--- Supplied information ---

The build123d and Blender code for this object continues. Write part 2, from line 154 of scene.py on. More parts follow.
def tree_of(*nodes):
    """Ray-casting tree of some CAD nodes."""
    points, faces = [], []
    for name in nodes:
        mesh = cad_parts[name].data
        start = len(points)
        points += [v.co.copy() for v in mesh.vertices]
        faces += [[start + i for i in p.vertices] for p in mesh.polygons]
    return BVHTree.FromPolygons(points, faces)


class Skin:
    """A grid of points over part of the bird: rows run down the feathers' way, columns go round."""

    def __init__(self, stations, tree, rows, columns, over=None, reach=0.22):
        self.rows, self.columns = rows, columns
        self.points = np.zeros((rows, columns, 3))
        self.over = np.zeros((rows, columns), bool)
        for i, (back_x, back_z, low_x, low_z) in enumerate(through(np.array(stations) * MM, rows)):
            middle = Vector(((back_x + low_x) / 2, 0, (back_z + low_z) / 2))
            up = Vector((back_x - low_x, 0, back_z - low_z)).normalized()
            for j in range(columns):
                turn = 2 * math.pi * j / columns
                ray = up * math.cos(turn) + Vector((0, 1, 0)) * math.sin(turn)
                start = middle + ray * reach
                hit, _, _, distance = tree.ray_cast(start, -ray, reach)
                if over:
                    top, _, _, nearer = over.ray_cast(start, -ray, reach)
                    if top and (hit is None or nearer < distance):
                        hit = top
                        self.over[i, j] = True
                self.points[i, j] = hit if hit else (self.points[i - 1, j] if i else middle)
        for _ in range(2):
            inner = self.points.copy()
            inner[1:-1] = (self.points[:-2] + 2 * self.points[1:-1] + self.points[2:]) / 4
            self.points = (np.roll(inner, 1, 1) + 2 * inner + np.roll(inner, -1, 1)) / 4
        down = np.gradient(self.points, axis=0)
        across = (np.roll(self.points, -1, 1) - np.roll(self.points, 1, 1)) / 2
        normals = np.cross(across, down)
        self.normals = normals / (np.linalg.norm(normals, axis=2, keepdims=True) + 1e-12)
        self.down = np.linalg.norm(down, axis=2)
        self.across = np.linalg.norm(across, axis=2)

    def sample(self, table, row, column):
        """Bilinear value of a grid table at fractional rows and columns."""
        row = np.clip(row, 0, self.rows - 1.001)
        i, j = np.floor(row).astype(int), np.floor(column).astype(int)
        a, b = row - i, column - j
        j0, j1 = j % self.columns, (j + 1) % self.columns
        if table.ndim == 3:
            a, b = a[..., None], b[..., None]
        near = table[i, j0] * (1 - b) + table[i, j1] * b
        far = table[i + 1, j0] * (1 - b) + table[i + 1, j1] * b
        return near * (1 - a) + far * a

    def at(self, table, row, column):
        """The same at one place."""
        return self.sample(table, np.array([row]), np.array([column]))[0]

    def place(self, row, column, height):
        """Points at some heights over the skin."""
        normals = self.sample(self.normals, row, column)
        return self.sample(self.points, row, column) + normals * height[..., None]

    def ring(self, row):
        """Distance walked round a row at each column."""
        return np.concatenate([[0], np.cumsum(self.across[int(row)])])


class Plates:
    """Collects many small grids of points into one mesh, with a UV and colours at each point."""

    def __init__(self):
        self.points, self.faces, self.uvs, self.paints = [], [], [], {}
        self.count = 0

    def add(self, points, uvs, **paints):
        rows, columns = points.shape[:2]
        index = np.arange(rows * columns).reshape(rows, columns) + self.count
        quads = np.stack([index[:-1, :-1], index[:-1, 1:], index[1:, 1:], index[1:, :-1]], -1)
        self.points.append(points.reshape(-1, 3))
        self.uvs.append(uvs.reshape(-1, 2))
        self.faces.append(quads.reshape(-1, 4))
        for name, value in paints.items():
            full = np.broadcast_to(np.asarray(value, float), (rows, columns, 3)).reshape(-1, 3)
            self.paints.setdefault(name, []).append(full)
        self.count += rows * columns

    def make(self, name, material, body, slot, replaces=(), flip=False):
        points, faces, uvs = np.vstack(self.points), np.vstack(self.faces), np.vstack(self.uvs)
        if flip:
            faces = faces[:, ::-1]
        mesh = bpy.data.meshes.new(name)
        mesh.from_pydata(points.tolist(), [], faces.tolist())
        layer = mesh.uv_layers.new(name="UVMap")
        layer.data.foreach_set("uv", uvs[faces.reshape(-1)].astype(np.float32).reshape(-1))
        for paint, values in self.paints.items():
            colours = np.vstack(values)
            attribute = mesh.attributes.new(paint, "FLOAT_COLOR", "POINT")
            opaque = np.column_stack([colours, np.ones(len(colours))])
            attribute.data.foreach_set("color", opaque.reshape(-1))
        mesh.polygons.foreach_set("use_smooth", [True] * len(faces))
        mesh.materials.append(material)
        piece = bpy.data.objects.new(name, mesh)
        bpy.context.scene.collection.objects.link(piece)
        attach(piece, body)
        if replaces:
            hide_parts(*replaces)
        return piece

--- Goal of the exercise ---
Find each line holding the word "name" and copy it.

--- Solution ---
    for name in nodes:
        mesh = cad_parts[name].data
        for name, value in paints.items():
            self.paints.setdefault(name, []).append(full)
    def make(self, name, material, body, slot, replaces=(), flip=False):
        mesh = bpy.data.meshes.new(name)
        layer = mesh.uv_layers.new(name="UVMap")
        piece = bpy.data.objects.new(name, mesh)